• Challenge: Write out the whole listing again, exactly as given.

• Given information:

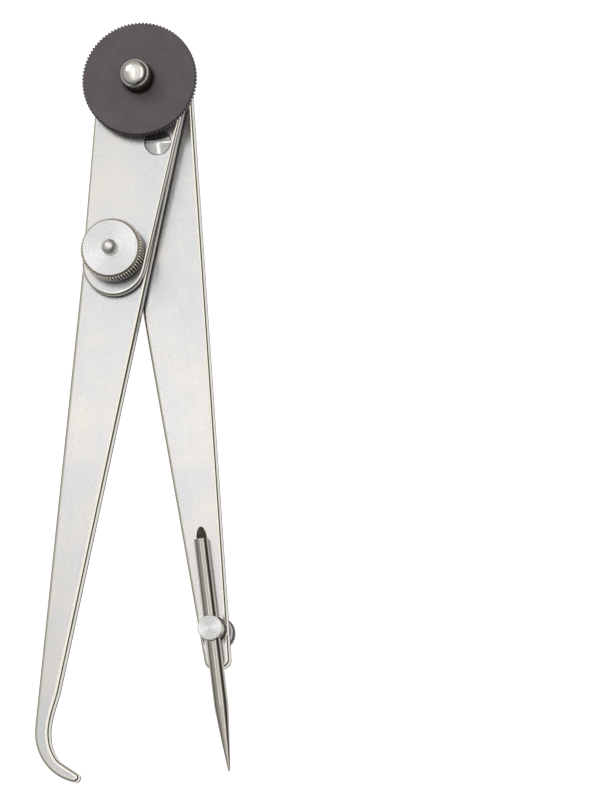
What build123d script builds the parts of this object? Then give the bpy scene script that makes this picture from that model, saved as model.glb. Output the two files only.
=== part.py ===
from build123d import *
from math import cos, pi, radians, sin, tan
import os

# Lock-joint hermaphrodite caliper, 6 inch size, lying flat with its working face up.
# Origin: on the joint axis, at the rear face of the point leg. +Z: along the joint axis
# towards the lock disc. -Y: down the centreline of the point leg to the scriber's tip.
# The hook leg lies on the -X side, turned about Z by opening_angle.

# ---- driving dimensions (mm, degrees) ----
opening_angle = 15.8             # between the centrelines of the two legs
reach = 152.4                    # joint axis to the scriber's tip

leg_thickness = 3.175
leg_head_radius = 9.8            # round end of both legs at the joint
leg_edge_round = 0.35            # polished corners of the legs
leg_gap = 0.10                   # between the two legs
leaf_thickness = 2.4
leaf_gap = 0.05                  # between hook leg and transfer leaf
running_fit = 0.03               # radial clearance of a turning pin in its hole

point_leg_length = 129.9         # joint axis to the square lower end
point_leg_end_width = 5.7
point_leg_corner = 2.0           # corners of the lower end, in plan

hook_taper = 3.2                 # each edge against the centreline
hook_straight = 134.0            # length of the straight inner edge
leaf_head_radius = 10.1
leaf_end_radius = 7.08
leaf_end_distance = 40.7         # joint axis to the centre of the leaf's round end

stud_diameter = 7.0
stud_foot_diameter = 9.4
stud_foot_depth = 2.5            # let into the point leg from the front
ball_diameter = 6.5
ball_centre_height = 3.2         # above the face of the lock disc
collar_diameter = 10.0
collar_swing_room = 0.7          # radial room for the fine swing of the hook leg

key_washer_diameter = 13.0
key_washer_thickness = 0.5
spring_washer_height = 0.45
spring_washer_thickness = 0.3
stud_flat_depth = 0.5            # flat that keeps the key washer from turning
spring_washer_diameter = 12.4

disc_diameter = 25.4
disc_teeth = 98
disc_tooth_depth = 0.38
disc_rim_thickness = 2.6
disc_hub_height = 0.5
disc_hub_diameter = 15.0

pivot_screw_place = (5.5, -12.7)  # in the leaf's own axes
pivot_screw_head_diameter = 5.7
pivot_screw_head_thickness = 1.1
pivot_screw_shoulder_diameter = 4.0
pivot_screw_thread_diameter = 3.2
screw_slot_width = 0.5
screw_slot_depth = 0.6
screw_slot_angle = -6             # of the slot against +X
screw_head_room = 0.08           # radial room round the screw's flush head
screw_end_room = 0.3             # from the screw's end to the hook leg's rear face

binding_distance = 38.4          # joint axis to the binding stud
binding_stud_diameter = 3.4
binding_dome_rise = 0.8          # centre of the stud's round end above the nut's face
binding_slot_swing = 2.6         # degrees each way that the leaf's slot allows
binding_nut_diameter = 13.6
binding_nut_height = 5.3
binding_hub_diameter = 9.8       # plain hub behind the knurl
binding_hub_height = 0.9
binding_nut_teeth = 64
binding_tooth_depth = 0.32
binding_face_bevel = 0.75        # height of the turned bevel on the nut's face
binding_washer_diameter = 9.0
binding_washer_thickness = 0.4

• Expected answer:
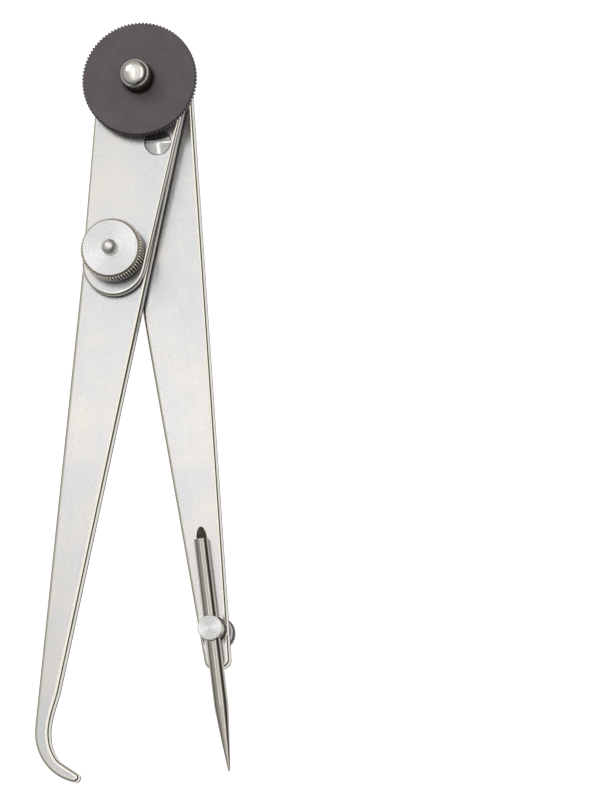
What build123d script builds the parts of this object? Then give the bpy scene script that makes this picture from that model, saved as model.glb. Output the two files only.
=== part.py ===
from build123d import *
from math import cos, pi, radians, sin, tan
import os

# Lock-joint hermaphrodite caliper, 6 inch size, lying flat with its working face up.
# Origin: on the joint axis, at the rear face of the point leg. +Z: along the joint axis
# towards the lock disc. -Y: down the centreline of the point leg to the scriber's tip.
# The hook leg lies on the -X side, turned about Z by opening_angle.

# ---- driving dimensions (mm, degrees) ----
opening_angle = 15.8             # between the centrelines of the two legs
reach = 152.4                    # joint axis to the scriber's tip

leg_thickness = 3.175
leg_head_radius = 9.8            # round end of both legs at the joint
leg_edge_round = 0.35            # polished corners of the legs
leg_gap = 0.10                   # between the two legs
leaf_thickness = 2.4
leaf_gap = 0.05                  # between hook leg and transfer leaf
running_fit = 0.03               # radial clearance of a turning pin in its hole

point_leg_length = 129.9         # joint axis to the square lower end
point_leg_end_width = 5.7
point_leg_corner = 2.0           # corners of the lower end, in plan

hook_taper = 3.2                 # each edge against the centreline
hook_straight = 134.0            # length of the straight inner edge
leaf_head_radius = 10.1
leaf_end_radius = 7.08
leaf_end_distance = 40.7         # joint axis to the centre of the leaf's round end

stud_diameter = 7.0
stud_foot_diameter = 9.4
stud_foot_depth = 2.5            # let into the point leg from the front
ball_diameter = 6.5
ball_centre_height = 3.2         # above the face of the lock disc
collar_diameter = 10.0
collar_swing_room = 0.7          # radial room for the fine swing of the hook leg

key_washer_diameter = 13.0
key_washer_thickness = 0.5
spring_washer_height = 0.45
spring_washer_thickness = 0.3
stud_flat_depth = 0.5            # flat that keeps the key washer from turning
spring_washer_diameter = 12.4

disc_diameter = 25.4
disc_teeth = 98
disc_tooth_depth = 0.38
disc_rim_thickness = 2.6
disc_hub_height = 0.5
disc_hub_diameter = 15.0

pivot_screw_place = (5.5, -12.7)  # in the leaf's own axes
pivot_screw_head_diameter = 5.7
pivot_screw_head_thickness = 1.1
pivot_screw_shoulder_diameter = 4.0
pivot_screw_thread_diameter = 3.2
screw_slot_width = 0.5
screw_slot_depth = 0.6
screw_slot_angle = -6             # of the slot against +X
screw_head_room = 0.08           # radial room round the screw's flush head
screw_end_room = 0.3             # from the screw's end to the hook leg's rear face

binding_distance = 38.4          # joint axis to the binding stud
binding_stud_diameter = 3.4
binding_dome_rise = 0.8          # centre of the stud's round end above the nut's face
binding_slot_swing = 2.6         # degrees each way that the leaf's slot allows
binding_nut_diameter = 13.6
binding_nut_height = 5.3
binding_hub_diameter = 9.8       # plain hub behind the knurl
binding_hub_height = 0.9
binding_nut_teeth = 64
binding_tooth_depth = 0.32
binding_face_bevel = 0.75        # height of the turned bevel on the nut's face
binding_washer_diameter = 9.0
binding_washer_thickness = 0.4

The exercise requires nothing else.